— begin Data section —

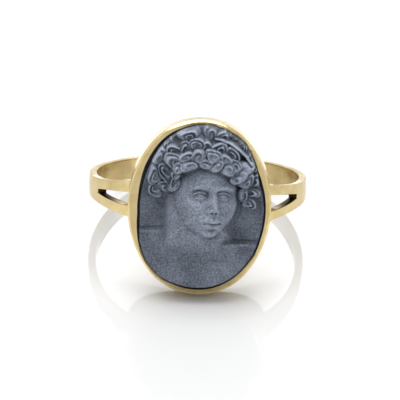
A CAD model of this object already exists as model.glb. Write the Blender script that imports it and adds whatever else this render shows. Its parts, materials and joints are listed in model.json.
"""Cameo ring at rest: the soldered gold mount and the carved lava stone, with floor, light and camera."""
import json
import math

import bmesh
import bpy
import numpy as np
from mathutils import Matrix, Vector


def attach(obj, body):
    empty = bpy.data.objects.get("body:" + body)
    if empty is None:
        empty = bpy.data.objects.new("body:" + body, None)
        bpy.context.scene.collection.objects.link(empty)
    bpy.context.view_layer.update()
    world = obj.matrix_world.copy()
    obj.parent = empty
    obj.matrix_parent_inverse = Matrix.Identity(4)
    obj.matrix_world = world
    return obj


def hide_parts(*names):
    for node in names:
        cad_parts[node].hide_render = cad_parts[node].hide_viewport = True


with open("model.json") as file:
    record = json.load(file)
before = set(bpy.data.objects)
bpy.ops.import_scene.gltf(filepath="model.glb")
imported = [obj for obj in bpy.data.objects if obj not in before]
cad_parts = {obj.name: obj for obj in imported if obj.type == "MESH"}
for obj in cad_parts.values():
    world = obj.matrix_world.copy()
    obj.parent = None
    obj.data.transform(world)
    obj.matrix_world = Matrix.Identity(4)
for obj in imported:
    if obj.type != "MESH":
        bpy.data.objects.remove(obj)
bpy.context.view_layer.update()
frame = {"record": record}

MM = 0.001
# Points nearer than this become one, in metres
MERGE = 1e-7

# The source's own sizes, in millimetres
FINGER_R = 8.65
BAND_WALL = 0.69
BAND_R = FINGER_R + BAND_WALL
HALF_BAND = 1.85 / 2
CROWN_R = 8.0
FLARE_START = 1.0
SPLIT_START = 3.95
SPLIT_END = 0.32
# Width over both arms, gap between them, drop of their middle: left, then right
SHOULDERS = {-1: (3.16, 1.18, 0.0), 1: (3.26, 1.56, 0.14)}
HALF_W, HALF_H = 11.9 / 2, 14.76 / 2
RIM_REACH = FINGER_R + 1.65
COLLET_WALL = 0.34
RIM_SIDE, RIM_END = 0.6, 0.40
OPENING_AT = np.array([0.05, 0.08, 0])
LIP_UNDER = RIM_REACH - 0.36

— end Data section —

→ Task
Quote only the stretch of lines that starts the data above and ends with the line containing "obj.data.transform(world)", both included.

→ Finished task
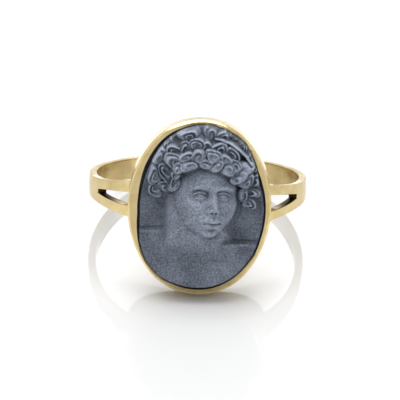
A CAD model of this object already exists as model.glb. Write the Blender script that imports it and adds whatever else this render shows. Its parts, materials and joints are listed in model.json.
"""Cameo ring at rest: the soldered gold mount and the carved lava stone, with floor, light and camera."""
import json
import math

import bmesh
import bpy
import numpy as np
from mathutils import Matrix, Vector


def attach(obj, body):
    empty = bpy.data.objects.get("body:" + body)
    if empty is None:
        empty = bpy.data.objects.new("body:" + body, None)
        bpy.context.scene.collection.objects.link(empty)
    bpy.context.view_layer.update()
    world = obj.matrix_world.copy()
    obj.parent = empty
    obj.matrix_parent_inverse = Matrix.Identity(4)
    obj.matrix_world = world
    return obj


def hide_parts(*names):
    for node in names:
        cad_parts[node].hide_render = cad_parts[node].hide_viewport = True


with open("model.json") as file:
    record = json.load(file)
before = set(bpy.data.objects)
bpy.ops.import_scene.gltf(filepath="model.glb")
imported = [obj for obj in bpy.data.objects if obj not in before]
cad_parts = {obj.name: obj for obj in imported if obj.type == "MESH"}
for obj in cad_parts.values():
    world = obj.matrix_world.copy()
    obj.parent = None
    obj.data.transform(world)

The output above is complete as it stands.